If she’s choosing a refrigerator during a remodel, she says, she’ll go for one with the freezer on the bottom and a pair of French doors on the refrigerator above.

When the refrigerator is on the bottom, and the produce drawers at floor level, she says, “I sometimes throw food away because I forget I have it.”

In those cases, she says, it’s matching the design of the kitchen with how you really use it that encourages healthy eating.

“When I redid my kitchen” in a previous house, “I spent a lot — a lot — of time and energy thinking about what are the appliances I use the most, how do I flow, what am I really doing in there?” Wall says. “Like, I make a smoothie every morning. So I want somewhere to put my blender away that’s easily accessible, not 20 steps away in a pantry. I want a big sink where I can wash fruits and vegetables. I want ample space where I can store food.”
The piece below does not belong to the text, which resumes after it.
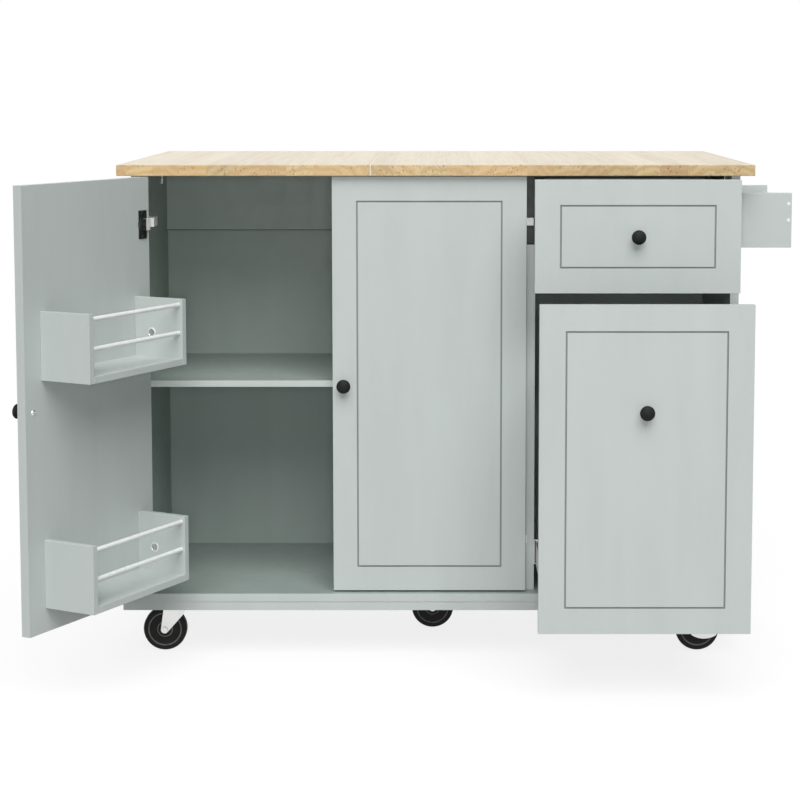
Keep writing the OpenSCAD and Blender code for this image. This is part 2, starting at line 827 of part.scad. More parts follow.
module slide_pair(level, out, z) {
    y0 = carcass_y + 4 - out;
    step = slide_web + slide_play;
    for (side = [[bay_x, 1], [inner_x, -1]]) {
        if (level == 0)
            channel(side[0], side[1], y0, z, slide_h / 2, 0, 0, 10);
        if (level == 1)
            channel(side[0], side[1], y0, z, slide_h / 2 - step, 3, 3, 10);
        if (level == 2)
            channel(side[0], side[1], y0, z, slide_h / 2 - 2 * step,
                    slide_room - slide_web, 5.2, slide_room);
    }
}

module slide_outers() {
    color(zinc) for (z = [drawer_slide_z, bin_slide_z]) slide_pair(0, 0, z);
}
module drawer_slide_middles() {
    color(zinc) slide_pair(1, drawer_out / 2, drawer_slide_z);
}
module drawer_slide_inners() {
    color(zinc) slide_pair(2, drawer_out, drawer_slide_z);
}
module bin_slide_middles() {
    color(zinc) slide_pair(1, bin_out / 2, bin_slide_z);
}
module bin_slide_inners() {
    color(zinc) slide_pair(2, bin_out, bin_slide_z);
}

// ---------------------------------------------------------------- towel rail

towel_top_z = under_z - towel_drop;
towel_rail_z = towel_top_z - towel_rail_drop - towel_rail_h;
towel_back = towel_front + towel_bracket_t + towel_rail_l;

module towel_brackets() {
    color(paint) for (y = [towel_front, towel_back])
        block([side_x, y, towel_top_z - towel_bracket_h],
              [side_x + towel_reach, y + towel_bracket_t, towel_top_z]);
}

module towel_rail() {
    color(paint) block([side_x + towel_reach - towel_rail_t, towel_front + towel_bracket_t,
                        towel_rail_z],
                       [side_x + towel_reach, towel_back, towel_rail_z + towel_rail_h]);
}

module towel_rail_screws() {
    x = side_x + towel_reach - towel_rail_t / 2;
    color(white) for (s = [-1, 1]) {
        z = towel_rail_z + towel_rail_h / 2 + s * towel_rail_h / 3;
        along_y(x, towel_front - 1, towel_front, z, 3.5);
        along_y(x, towel_back + towel_bracket_t, towel_back + towel_bracket_t + 1, z, 3.5);
    }
}

// ---------------------------------------------------------------- casters

caster_plate = 60;
caster_plate_t = 2.5;
race_r = 21;
race_h = 5;
crown_gap = 0.6;
crown_t = 4.9;
crown_r = 24;
crown_top = caster_plate_t + race_h + crown_gap;   // below the plate's top, as all here
crown_foot = crown_top + crown_t;
kingpin_r = 5;
leg_t = 2.5;
leg_in = wheel_w / 2 + 1.5;
leg_out = leg_in + leg_t;
leg_front = 10;
leg_back = 26;
leg_side_h = 19;
leg_corner_h = 25;
axle_r = axle_dia / 2;
wheel_r = wheel_dia / 2;
axle_drop = caster_h - wheel_r;
boss_r = axle_r + 3;

// Puts a caster that trails along -X, drawn down from its plate's top, at its place
module at_caster(place) {
    translate([place[0], place[1], caster_h]) children();
}

module caster_plates() {
    h = caster_plate / 2;
    color(zinc) for (place = CASTERS) at_caster(place) {
        block([-h, -h, -caster_plate_t], [h, h, 0]);
        along_z(0, 0, -caster_plate_t - race_h, -caster_plate_t, race_r);
        along_z(0, 0, -crown_foot - 0.6, -caster_plate_t - race_h, kingpin_r);
        along_z(0, 0, -crown_foot - 3.5, -crown_foot - 0.5, kingpin_r + 2);
        for (x = [8 - h, h - 8], y = [8 - h, h - 8])
            along_z(x, y, -caster_plate_t - 2, -caster_plate_t, 3.5);
    }
}

// One leg of a fork seen along the axle
module leg_outline() {
    difference() {
        union() {
            polygon([[-leg_front, -crown_top], [leg_back, -crown_top],
                     [leg_back, -crown_foot - leg_side_h],
                     [leg_back - 4, -crown_foot - leg_corner_h],
                     [-caster_trail + boss_r * cos(45), -axle_drop - boss_r * sin(45)],
                     [-caster_trail - boss_r, -axle_drop]]);
            translate([-caster_trail, -axle_drop]) circle(r = boss_r);
        }
        translate([-caster_trail, -axle_drop]) circle(r = axle_r);
    }
}

module caster_fork(place) {
    axle_end = leg_out + 2.5;
    color(zinc) at_caster(place) {
        difference() {
            union() {
                along_z(0, 0, -crown_foot, -crown_top, crown_r);
                block([-leg_front, -leg_in, -crown_foot], [leg_back, leg_in, -crown_top]);
            }
            along_z(0, 0, -crown_foot - past, past - crown_top, kingpin_r + fit);
        }
        for (y = [-leg_in, leg_out])
            translate([0, y, 0]) rotate([90, 0, 0]) linear_extrude(leg_t) leg_outline();
        along_y(-caster_trail, -axle_end, axle_end, -axle_drop, axle_r);
        for (y = [-axle_end, leg_out]) along_y(-caster_trail, y, y + 2.5, -axle_drop, axle_r + 1.5);
    }
}

module caster_wheel(place) {
    w = wheel_w / 2;
    tread = wheel_r * 0.75;
    hub = wheel_r * 0.36;
    color(black) at_caster(place) translate([-caster_trail, 0, -axle_drop]) rotate([90, 0, 0])
        difference() {
            rotate_extrude($fn = 96) polygon([
                [0, -w], [hub, -w], [hub + 0.8, 2 - w], [tread - 1, 2 - w], [tread, 0.4 - w],
                [wheel_r - 3, 0.4 - w], [wheel_r, 3.4 - w], [wheel_r, w - 3.4],
                [wheel_r - 3, w - 0.4], [tread, w - 0.4], [tread - 1, w - 2],
                [hub + 0.8, w - 2], [hub, w], [0, w]
            ]);
            translate([0, 0, -w - past]) cylinder(r = axle_r + fit, h = wheel_w + 2 * past);
        }
}

// Brake pedal that hangs in front of a wheel from a pin between two ears
pedal_y = -leg_out - 5.5;
pedal_pivot = -crown_foot - 7.5;
pedal_t = 2;
pedal_pin_r = 1.5;
ear_x = 12.5;
ear_t = 2.5;

module pedal_ears(place) {
    color(zinc) at_caster(place) {
        for (s = [-1, 1]) {
            block([s * ear_x, pedal_y - 2.5, pedal_pivot - 3],
                  [s * (ear_x + ear_t), pedal_y + 3, -crown_foot]);
            block([s * ear_x, pedal_y - 2.5, -crown_foot], [s * (ear_x + ear_t), 0, -crown_top]);
        }
        along_x(-ear_x - ear_t, ear_x + ear_t, pedal_y, pedal_pivot, pedal_pin_r);
    }
}

module caster_brake(place) {
    arc_r = 42;
    foot = -caster_h + 25;
    neck = pedal_pivot - 5.5;
    color(zinc) at_caster(place) difference() {
        union() {
            translate([0, pedal_y + pedal_t / 2, 0]) rotate([90, 0, 0]) linear_extrude(pedal_t) {
                intersection() {
                    translate([0, foot + arc_r]) circle(r = arc_r);
                    translate([-pedal_w / 2, foot - past])
                        square([pedal_w, neck - foot + past]);
                }
                translate([past - ear_x, neck - past])
                    square([2 * (ear_x - past), pedal_pivot - neck + past]);
            }
            along_x(0.3 - ear_x, ear_x - 0.3, pedal_y, pedal_pivot, 3);
        }
        along_x(-ear_x, ear_x, pedal_y, pedal_pivot, pedal_pin_r + fit);
    }
}

module front_left_fork() {
    caster_fork(FRONT_LEFT);
}
module front_right_fork() {
    caster_fork(FRONT_RIGHT);
    pedal_ears(FRONT_RIGHT);
}
module centre_fork() {
    caster_fork(CENTRE);
}
module rear_left_fork() {
    caster_fork(REAR_LEFT);
    pedal_ears(REAR_LEFT);
}
module rear_right_fork() {
    caster_fork(REAR_RIGHT);
}
module front_left_wheel() {
    caster_wheel(FRONT_LEFT);
}
module front_right_wheel() {
    caster_wheel(FRONT_RIGHT);
}
module centre_wheel() {
    caster_wheel(CENTRE);
}
module rear_left_wheel() {
    caster_wheel(REAR_LEFT);
}
module rear_right_wheel() {
    caster_wheel(REAR_RIGHT);
}
module front_right_brake() {
    caster_brake(FRONT_RIGHT);
}
module rear_left_brake() {
    caster_brake(REAR_LEFT);
}

stand() worktop_left_board();
stand() worktop_right_board();
stand() worktop_brackets();
stand() left_side_panel();
stand() right_side_panel();
stand() centre_divider();
stand() bottom_panel();
stand() base_rails();
stand() back_panel();
stand() top_rear_rail();
stand() interior_shelf();
stand() shelf_pins();
stand() door_hinge_plates();
stand() slide_outers();
stand() towel_brackets();
stand() towel_rail();
stand() towel_rail_screws();
stand() leaf_hinge_fixed_plates();
stand() stay_wall_plates();
stand() caster_plates();
stand() left_door();
stand() left_hinge_cups();
stand() left_door_knob();
stand() rack_ends();
stand() rack_shelves();
stand() rack_rods();
stand() rack_cam_locks();
stand() right_door();
stand() right_hinge_cups();
stand() right_door_knob();
stand() drawer_front();
stand() drawer_walls();
stand() drawer_bottom();
stand() drawer_slide_inners();
stand() drawer_knob();
stand() drawer_slide_middles();
stand() bin_front();
stand() bin_walls();
stand() bin_bottom();
stand() bin_slide_inners();
stand() bin_knob();
stand() bin_slide_middles();
stand() drop_leaf();
stand() leaf_hinge_moving_plates();
stand() stay_leaf_plates();
stand() stay_lower_arms();
stand() stay_upper_arms();
stand() front_left_fork();
stand() front_right_fork();
stand() centre_fork();
stand() rear_left_fork();
stand() rear_right_fork();
stand() front_left_wheel();
stand() front_right_wheel();
stand() centre_wheel();
stand() rear_left_wheel();
stand() rear_right_wheel();
stand() front_right_brake();
stand() rear_left_brake();
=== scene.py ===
import math

import bpy
from mathutils import Matrix, Vector
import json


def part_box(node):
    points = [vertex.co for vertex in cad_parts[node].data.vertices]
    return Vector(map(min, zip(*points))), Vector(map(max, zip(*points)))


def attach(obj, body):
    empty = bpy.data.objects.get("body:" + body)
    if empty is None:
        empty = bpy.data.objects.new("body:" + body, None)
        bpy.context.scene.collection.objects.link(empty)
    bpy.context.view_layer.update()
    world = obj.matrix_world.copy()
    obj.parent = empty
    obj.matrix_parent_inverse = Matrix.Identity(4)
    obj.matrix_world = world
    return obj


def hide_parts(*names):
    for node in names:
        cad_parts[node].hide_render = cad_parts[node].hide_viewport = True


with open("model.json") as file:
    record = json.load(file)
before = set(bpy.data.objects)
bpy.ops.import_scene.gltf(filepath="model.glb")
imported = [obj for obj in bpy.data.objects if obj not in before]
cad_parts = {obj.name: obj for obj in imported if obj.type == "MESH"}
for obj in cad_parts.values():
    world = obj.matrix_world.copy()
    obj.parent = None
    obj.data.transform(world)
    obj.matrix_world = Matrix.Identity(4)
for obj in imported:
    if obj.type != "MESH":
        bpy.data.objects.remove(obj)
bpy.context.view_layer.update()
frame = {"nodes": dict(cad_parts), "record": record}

NODES = frame["nodes"]
BODY_OF = {node: body for body, nodes in frame["record"]["behaviour"]["bodies"].items()
           for node in nodes}

# Lengths are written in millimetres, from the middle of the worktop's front edge and
# up from the floor. OFFSET takes them to the frame.
MM = 0.001
WORKTOP_W = 1146
WORKTOP_D = 436
WORKTOP_T = 20
WORKTOP_TOP = 904
LEFT_BOARD_W = 456
BOARD_GAP = 0.5
BASE_FOOT = 105
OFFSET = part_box("bottom_panel")[0] - Vector((-WORKTOP_W / 2, 0, BASE_FOOT)) * MM


def at(x, y, z):
    return Vector((x, y, z)) * MM + OFFSET


# ---------------------------------------------------------------- working by hand

def deselect():
    if bpy.context.mode != "OBJECT":
        bpy.ops.object.mode_set(mode="OBJECT")
    bpy.ops.object.select_all(action="DESELECT")


def take(*pieces):
    """Selects the pieces and makes the first one active."""
    deselect()
    for piece in pieces:
        piece.select_set(True)
    bpy.context.view_layer.objects.active = pieces[0]


def edit(piece):
    take(piece)
    bpy.ops.object.mode_set(mode="EDIT")
    bpy.ops.mesh.select_all(action="DESELECT")


def apply_modifier(piece, kind, **settings):
    take(piece)
    modifier = piece.modifiers.new(kind.lower(), kind)
    for key, value in settings.items():
        setattr(modifier, key, value)
    bpy.ops.object.modifier_apply(modifier=modifier.name)


def smooth(piece, degrees=35):
    take(piece)
    bpy.ops.object.shade_smooth_by_angle(angle=math.radians(degrees))


def dress(piece, material, body, slot, *nodes):
    """Gives a finished piece its material and body, and hides the nodes it stands for;
    the slot is not used.
    """
    piece.data.materials.clear()
    piece.data.materials.append(material)
    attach(piece, body)
    if nodes:
        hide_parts(*nodes)
    return piece


def part_finish(piece, material, test, moved=Matrix()):
    """Gives a second finish to the faces whose middle, in millimetres and before the
    piece was moved, and whose direction pass the test."""
    back = moved.inverted()
    piece.data.materials.append(material)
    for face in piece.data.polygons:
        middle = (back @ face.center - OFFSET) / MM
        if test(middle, back.to_3x3() @ face.normal):
            face.material_index = len(piece.data.materials) - 1


def eased(node, material, slot, width=0.7, segments=2):
    """A copy of a node's shape with its sharp edges rounded, in its place."""
    piece = bpy.data.objects.new(node + "_eased", NODES[node].data.copy())
    bpy.context.collection.objects.link(piece)
    edit(piece)
    bpy.ops.mesh.select_all(action="SELECT")
    bpy.ops.mesh.remove_doubles(threshold=0.002 * MM)
    bpy.ops.mesh.dissolve_limited(angle_limit=math.radians(0.8))
    deselect()
    apply_modifier(piece, "BEVEL", width=width * MM, segments=segments,
                   limit_method="ANGLE", angle_limit=math.radians(40),
                   use_clamp_overlap=True)
    smooth(piece)
    # flat faces keep their own normals, so that only the rounded edges shade
    apply_modifier(piece, "WEIGHTED_NORMAL", keep_sharp=True)
    return dress(piece, material, BODY_OF[node], slot, node)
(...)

Other elements factor into Wall’s kitchen planning, too, for her own projects as well as those she’s taken on through her Designed By Kate business.

Plenty of light makes growing fresh herbs, possible. Baskets are inexpensive, and make storing produce easy. Proper lighting over the countertops makes it easier to prep meals. Put those lights on dimmers so the space is useful for both working and dining. And make sure your layout can accommodate everyone who will be using the room.

An awkward setup, Wall points out, combined with the small kitchens often found in older homes, would mean she and boyfriend Chris Firestine wouldn’t be able to use the kitchen at the same time.

The kitchen is often the center of home life, Wall says, and cooking meals isn’t always the sole responsibility of one person.

“There are some ways that we’ve designed kitchens in the past,” she says, “that don’t really work for modern life anymore.”